* In the photo above – from left: Professor Taekwang Yoon (Ajou University), Seonghun Lee (Ph.D. integrated program student, Ajou University), Ji-Young Park (Master’s student, Ajou University), and Hyungseob Yoon (Ph.D. integrated program student, Chung-Ang University).

 Professor Taekwang Yoon’s research team at Ajou University has developed a natural rubber-based electrolyte additive that dramatically improves the performance and lifespan of supercapacitors. By utilizing eco-friendly and cost-effective materials, this innovation is expected to become a significant milestone in securing the sustainability of supercapacitors, one of the leading high-performance energy storage technologies.

 Professor Taekwang Yoon (Department of Applied Chemistry and Graduate School of Molecular Science and Technology) and his team announced that they successfully enhanced the performance and durability of supercapacitors by developing a novel electrolyte additive based on biopolymers.

 Their research findings were published online in the April issue of Energy Storage Materials under the title, “Long-lasting supercapacitor with stable electrode-electrolyte interface enabled by a biopolymer conjugate electrolyte additive.” Professor Yoon served as the corresponding author, with Seonghun Lee (Ph.D. integrated program student at Ajou University), Ji-Young Park (Master’s student at Ajou University), and Hyungseob Yoon (Ph.D. integrated program student at Chung-Ang University) contributing as co-first authors.

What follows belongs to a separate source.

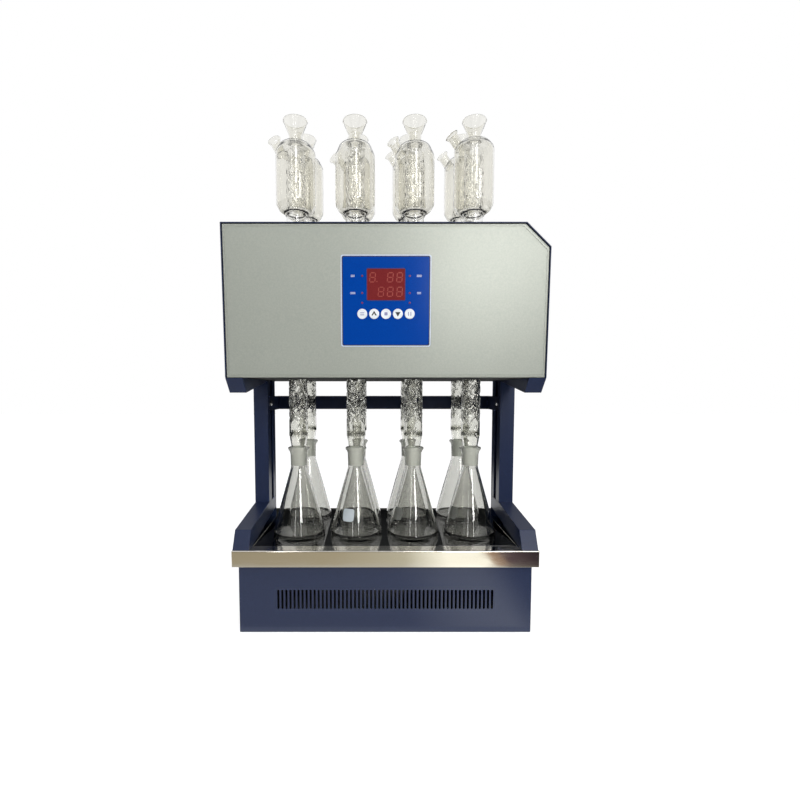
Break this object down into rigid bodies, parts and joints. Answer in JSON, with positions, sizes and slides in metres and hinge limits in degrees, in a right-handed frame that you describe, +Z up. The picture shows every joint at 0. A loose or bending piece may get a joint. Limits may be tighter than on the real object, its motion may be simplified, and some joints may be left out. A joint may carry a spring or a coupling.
{
  "type": "block digester",
  "caption": "Block digester with a heated glass-ceramic plate, conical flasks and air-cooled reflux condensers rising through a control head on side frames.",
  "frame": {"origin": "on the bench under the middle of the overall width and depth", "axes": "+Z up, -Y towards the front with the control panel, +X to the right seen from the front"},
  "size_m": [0.453, 0.2642, 0.817],
  "materials": {
    "clear_glass": "gloss",
    "navy_paint": "satin",
    "shell_paint": "satin",
    "grey_panel_paint": "satin",
    "black_paint": "satin",
    "polished_steel": "polished",
    "galvanised_steel": "satin",
    "black_glass_ceramic": "gloss",
    "heater_ceramic": "matte",
    "rubber": "matte",
    "black_plastic": "satin",
    "rocker_plastic": "gloss",
    "terminal_plastic": "matte",
    "board_laminate": "satin",
    "plated_steel": "polished",
    "blue_overlay": "gloss",
    "red_window": "gloss",
    "lamp_lens": "gloss",
    "white_keys": "gloss"
  },
  "bodies": {
    "frame": {"base_cabinet": "navy_paint", "base_floor": "navy_paint", "base_rear_panel": "navy_paint", "board_posts": "plated_steel", "control_board": "board_laminate", "control_overlay": "blue_overlay", "crossbar": "black_paint", "crossbar_screws": "plated_steel", "display_module": "black_plastic", "display_window": "red_window", "glass_ceramic_plate": "black_glass_ceramic", "head_back_panel": "navy_paint", "head_floor": "black_paint", "head_front_panel": "grey_panel_paint", "head_shell": "shell_paint", "heater_pan": "galvanised_steel", "heater_tiles": "heater_ceramic", "indicator_lamps": "lamp_lens", "insulation_board": "heater_ceramic", "key_switches": "black_plastic", "left_column": "navy_paint", "left_fan_frame": "black_plastic", "left_lower_arm": "navy_paint", "left_upper_arm": "navy_paint", "mains_inlet": "black_plastic", "power_relay": "black_plastic", "right_column": "navy_paint", "right_fan_frame": "black_plastic", "right_lower_arm": "navy_paint", "right_upper_arm": "navy_paint", "rubber_feet": "rubber", "steel_tray": "polished_steel", "switch_frame": "black_plastic", "temperature_probe": "plated_steel", "terminal_block": "terminal_plastic"},
    "power_rocker": {"power_rocker": "rocker_plastic"},
    "left_fan_rotor": {"left_fan_rotor": "black_plastic"},
    "right_fan_rotor": {"right_fan_rotor": "black_plastic"},
    "key_down": {"key_down": "white_keys"},
    "key_light": {"key_light": "white_keys"},
    "key_set": {"key_set": "white_keys"},
    "key_start": {"key_start": "white_keys"},
    "key_up": {"key_up": "white_keys"},
    "condenser_1": {"condenser_1": "clear_glass"},
    "condenser_2": {"condenser_2": "clear_glass"},
    "condenser_3": {"condenser_3": "clear_glass"},
    "condenser_4": {"condenser_4": "clear_glass"},
    "condenser_5": {"condenser_5": "clear_glass"},
    "condenser_6": {"condenser_6": "clear_glass"},
    "condenser_7": {"condenser_7": "clear_glass"},
    "condenser_8": {"condenser_8": "clear_glass"},
    "flask_1": {"flask_1": "clear_glass"},
    "flask_2": {"flask_2": "clear_glass"},
    "flask_3": {"flask_3": "clear_glass"},
    "flask_4": {"flask_4": "clear_glass"},
    "flask_5": {"flask_5": "clear_glass"},
    "flask_6": {"flask_6": "clear_glass"},
    "flask_7": {"flask_7": "clear_glass"},
    "flask_8": {"flask_8": "clear_glass"}
  },
  "joints": [
    {"name": "flask_1_lift", "type": "slide", "parent": "frame", "child": "flask_1", "axis": [0, 0, 1], "range_m": [0, 0.08]},
    {"name": "condenser_1_lift", "type": "slide", "parent": "flask_1", "child": "condenser_1", "axis": [0, 0, 1], "range_m": [0, 0.06]},
    {"name": "flask_2_lift", "type": "slide", "parent": "frame", "child": "flask_2", "axis": [0, 0, 1], "range_m": [0, 0.08]},
    {"name": "condenser_2_lift", "type": "slide", "parent": "flask_2", "child": "condenser_2", "axis": [0, 0, 1], "range_m": [0, 0.06]},
    {"name": "flask_3_lift", "type": "slide", "parent": "frame", "child": "flask_3", "axis": [0, 0, 1], "range_m": [0, 0.08]},
    {"name": "condenser_3_lift", "type": "slide", "parent": "flask_3", "child": "condenser_3", "axis": [0, 0, 1], "range_m": [0, 0.06]},
    {"name": "flask_4_lift", "type": "slide", "parent": "frame", "child": "flask_4", "axis": [0, 0, 1], "range_m": [0, 0.08]},
    {"name": "condenser_4_lift", "type": "slide", "parent": "flask_4", "child": "condenser_4", "axis": [0, 0, 1], "range_m": [0, 0.06]},
    {"name": "flask_5_lift", "type": "slide", "parent": "frame", "child": "flask_5", "axis": [0, 0, 1], "range_m": [0, 0.08]},
    {"name": "condenser_5_lift", "type": "slide", "parent": "flask_5", "child": "condenser_5", "axis": [0, 0, 1], "range_m": [0, 0.06]},
    {"name": "flask_6_lift", "type": "slide", "parent": "frame", "child": "flask_6", "axis": [0, 0, 1], "range_m": [0, 0.08]},
    {"name": "condenser_6_lift", "type": "slide", "parent": "flask_6", "child": "condenser_6", "axis": [0, 0, 1], "range_m": [0, 0.06]},
    {"name": "flask_7_lift", "type": "slide", "parent": "frame", "child": "flask_7", "axis": [0, 0, 1], "range_m": [0, 0.08]},
    {"name": "condenser_7_lift", "type": "slide", "parent": "flask_7", "child": "condenser_7", "axis": [0, 0, 1], "range_m": [0, 0.06]},
    {"name": "flask_8_lift", "type": "slide", "parent": "frame", "child": "flask_8", "axis": [0, 0, 1], "range_m": [0, 0.08]},
    {"name": "condenser_8_lift", "type": "slide", "parent": "flask_8", "child": "condenser_8", "axis": [0, 0, 1], "range_m": [0, 0.06]},
    {"name": "key_down_press", "type": "slide", "parent": "frame", "child": "key_down", "axis": [0, 0.9992, 0.0409], "range_m": [0, 0.001], "stiffness_N_per_m": 300},
    {"name": "key_light_press", "type": "slide", "parent": "frame", "child": "key_light", "axis": [0, 0.9992, 0.0409], "range_m": [0, 0.001], "stiffness_N_per_m": 300},
    {"name": "key_set_press", "type": "slide", "parent": "frame", "child": "key_set", "axis": [0, 0.9992, 0.0409], "range_m": [0, 0.001], "stiffness_N_per_m": 300},
    {"name": "key_start_press", "type": "slide", "parent": "frame", "child": "key_start", "axis": [0, 0.9992, 0.0409], "range_m": [0, 0.001], "stiffness_N_per_m": 300},
    {"name": "key_up_press", "type": "slide", "parent": "frame", "child": "key_up", "axis": [0, 0.9992, 0.0409], "range_m": [0, 0.001], "stiffness_N_per_m": 300},
    {"name": "power_rocker_tip", "type": "hinge", "parent": "frame", "child": "power_rocker", "pos_m": [0.096, 0.11765, 0.048], "axis": [1, 0, 0], "range_deg": [-22, 0]},
    {"name": "left_fan_spin", "type": "hinge", "parent": "frame", "child": "left_fan_rotor", "pos_m": [-0.0934, 0.11365, 0.4915], "axis": [0, 1, 0], "continuous": true},
    {"name": "right_fan_spin", "type": "hinge", "parent": "frame", "child": "right_fan_rotor", "pos_m": [0.0934, 0.11365, 0.4915], "axis": [0, 1, 0], "continuous": true}
  ]
}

 Supercapacitors are next-generation energy storage devices that offer significant advantages over conventional batteries. They do not use lithium (Li), making them environmentally friendly, and are capable of storing large amounts of electrical energy. With their ability for rapid charge and discharge cycles and their virtually unlimited lifespan, supercapacitors are increasingly seen as a viable alternative to traditional batteries. They are already being utilized as supplementary power sources in fields such as electric vehicles and renewable energy systems, and are expected to find even broader applications in the future.

 Unlike batteries, which rely on chemical reactions and ion diffusion to store energy, supercapacitors store energy through surface-controlled reactions at the electrode-electrolyte interface. Thus, the stability of this interface plays a critical role in determining the electrochemical performance of supercapacitors.

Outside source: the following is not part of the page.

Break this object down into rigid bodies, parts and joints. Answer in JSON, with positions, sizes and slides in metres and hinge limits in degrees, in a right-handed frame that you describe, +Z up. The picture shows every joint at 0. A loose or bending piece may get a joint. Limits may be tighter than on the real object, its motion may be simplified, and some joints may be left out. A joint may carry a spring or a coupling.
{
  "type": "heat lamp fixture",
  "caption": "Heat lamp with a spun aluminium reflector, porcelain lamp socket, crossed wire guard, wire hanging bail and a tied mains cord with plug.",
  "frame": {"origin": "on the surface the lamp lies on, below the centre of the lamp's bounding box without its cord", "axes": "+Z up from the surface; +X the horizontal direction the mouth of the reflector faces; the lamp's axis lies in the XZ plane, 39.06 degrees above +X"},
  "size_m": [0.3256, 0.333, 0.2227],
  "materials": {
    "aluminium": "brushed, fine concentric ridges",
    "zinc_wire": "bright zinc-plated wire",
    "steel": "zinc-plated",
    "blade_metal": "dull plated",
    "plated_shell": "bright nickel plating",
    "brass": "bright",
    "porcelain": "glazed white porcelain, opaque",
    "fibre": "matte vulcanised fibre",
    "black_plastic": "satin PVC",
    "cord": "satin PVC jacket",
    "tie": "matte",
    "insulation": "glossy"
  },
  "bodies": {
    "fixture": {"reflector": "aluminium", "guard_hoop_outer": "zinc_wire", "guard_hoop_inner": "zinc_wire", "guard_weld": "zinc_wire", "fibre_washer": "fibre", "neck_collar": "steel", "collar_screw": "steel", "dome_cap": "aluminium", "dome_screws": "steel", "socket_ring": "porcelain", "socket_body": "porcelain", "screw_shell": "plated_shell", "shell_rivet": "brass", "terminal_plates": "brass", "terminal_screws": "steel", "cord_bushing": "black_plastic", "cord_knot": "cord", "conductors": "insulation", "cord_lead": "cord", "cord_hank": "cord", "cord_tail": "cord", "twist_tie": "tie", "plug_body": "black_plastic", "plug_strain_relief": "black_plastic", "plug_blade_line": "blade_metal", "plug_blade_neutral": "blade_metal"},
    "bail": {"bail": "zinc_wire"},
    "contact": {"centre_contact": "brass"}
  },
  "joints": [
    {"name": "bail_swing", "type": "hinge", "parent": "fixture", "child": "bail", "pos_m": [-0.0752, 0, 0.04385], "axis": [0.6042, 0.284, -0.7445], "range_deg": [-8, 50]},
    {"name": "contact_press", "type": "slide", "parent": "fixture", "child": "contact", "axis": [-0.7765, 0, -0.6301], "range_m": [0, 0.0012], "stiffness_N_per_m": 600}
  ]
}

 Because of this, ensuring the stability of the electrode-electrolyte interface has been a key research focus for improving supercapacitor performance. Various approaches have been explored, such as ▲polymer coatings ▲the use of self-healing inks based on 3D printing ▲surface modification using atomic layer deposition (ALD) techniques. However, these methods have faced limitations regarding process complexity, environmental concerns, high costs, and scalability challenges for mass production.

 In particular, maintaining stable interface characteristics over long periods while preserving high power output remains a major challenge. Over time, the electrode-electrolyte interface tends to become unstable, leading to the accumulation of by-products and the deterioration of electrochemical performance. In response, the Ajou University research team set a goal to develop a high-performance system that meets the demands of long-term stability, reliable operation, and environmental sustainability.

                                                                   a. Schematic of the supercapacitor developed by Professor Taekwang Yoon’s team at Ajou University.
                                                                   b. Schematic illustration of the electrode structure.
                                                                   c. Schematic depiction of the electrolyte additive fabrication process.
                                                                   The additive, made from gum kondagogu (a by-product of natural rubber production) and sodium alginate(extracted from seaweed), 

                                                                   is eco-friendly, cost-effective, and highly efficient.

 To solve the instability problem of the electrode-electrolyte interface in conventional supercapacitor systems, the Ajou University research team developed a conjugated KS (gum kondagogu/sodium alginate) additive using eco-friendly natural rubber-derived gum kondagogu and sodium alginate extracted from seaweed. This additive boasts excellent solubility in aqueous electrolytes, improving ion conductivity and mobility, resulting in significantly enhanced performance compared to traditional electrolytes.

 Notably, adding even a small amount of the KS additive to sulfuric acid (H₂SO₄)-based electrolytes substantially improved interface characteristics. After 30,000 charge-discharge cycles, the capacitance retention rate increased from 58% to 93%. This remarkable result was achieved because the protective layer formed on the electrode surface suppressed by-product generation and facilitated smooth ion and electron transport.

 Compared to conventional chemically synthesized electrolytes, the KS additive-based electrolyte offers simpler processing and lower costs, making it highly promising for industrial applications. Additionally, the KS additive, being a natural polysaccharide-based biopolymer, is abundant, recyclable, and inexpensive, providing excellent scalability for mass production and large-scale processing.

 The research team expects that this study will establish a core technology for next-generation eco-friendly energy storage devices. In particular, electrodes made from the same biopolymers as the additive exhibit excellent flexibility and are easily manufacturable on a large scale, making them applicable not only to wearable electronics but also to large-scale energy storage systems.

 Professor Taekwang Yoon stated, "Through this research, we have significantly improved the electrode-electrolyte interface stability of supercapacitors, developing an eco-friendly and industrially applicable energy storage technology," and added, "We plan to continue with follow-up research aimed at applications in various fields."

 This research was supported by the Ministry of Science and ICT, the National Research Foundation of Korea, the University of Glasgow Startup Fund, and the AMRITA Seed Grant.

*An image showing the flexibility of the large-area KS/CNT electrode developed by the Ajou University research team.
 The electrode maintains its structural integrity without damage under various mechanical deformations, suggesting its potential application in energy storage systems for wearable electronic devices.